Researchers Create Robot That Can Perceive, Understand Itself
The robotic arm can navigate and respond to its surroundings completely autonomously
A team of researchers from Columbia University has created a robot seemingly straight out of a robophobic’s nightmare – one that is designed to perceive and understand itself to more accurately plan its interactions with the world.
In a new study, the researchers demonstrate how the robot mapped a model of its own body without any human intervention, using this model to then design its own movements and autonomously navigate obstacles, as well as identifying and compensating for damage it sustains.
The thinking behind the design is that physical self-perception is an integral part of how we move through the world around us, providing a spatial awareness in our mind that prevents us from tripping or bumping into surrounding objects. Granting robots this same awareness can, the authors argue, make autonomous systems more self-reliant.
In their experiments, the researchers placed a robotic arm in front of five video-streaming cameras, similar to placing someone in a hall of mirrors. Through observing its own motions, the robot took three hours to configure the relationship between motor commands, its responding actions and the impact on its surrounding environment.
“We were really curious to see how the robot imagined itself,” said Hod Lipson, director of Columbia’s Creative Machines Lab. “But you can’t just peek into a neural network, it’s a black box.”
However, after using this research method, the robot’s self-image began to emerge, depicted through a graphic the bot generated to show where it predicted its arm to be when it moves.
“It was a sort of a gently flickering cloud that appeared to engulf the robot’s three-dimensional body,” said Lipson. “As the robot moved, the flickering cloud gently followed it.”

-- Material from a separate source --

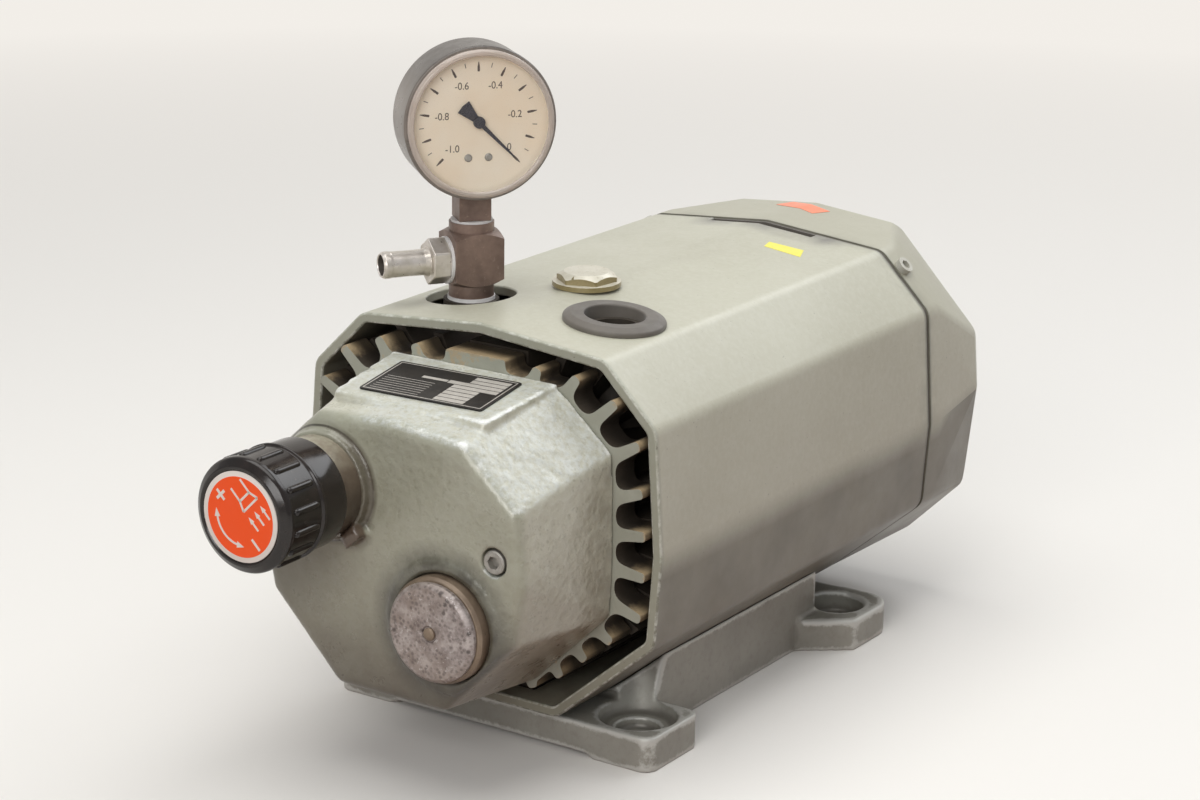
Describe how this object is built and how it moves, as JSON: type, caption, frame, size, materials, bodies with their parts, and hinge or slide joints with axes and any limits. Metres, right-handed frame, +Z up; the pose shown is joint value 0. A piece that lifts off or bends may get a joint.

According to the researchers, the robot’s self-model was accurate to about 1% of its workspace.
The work comes as part of Lipson’s long-term goal of giving robots self-awareness.
“Self-modeling is a primitive form of self-awareness,” he said. “If a robot, animal or human has an accurate self-model, it can function better in the world, it can make better decisions, and it has an evolutionary advantage.”
While the research is promising, further tests are needed to determine how the robotic arm responds to entirely new environments and situations.
The study was published in the journal Science Robotics.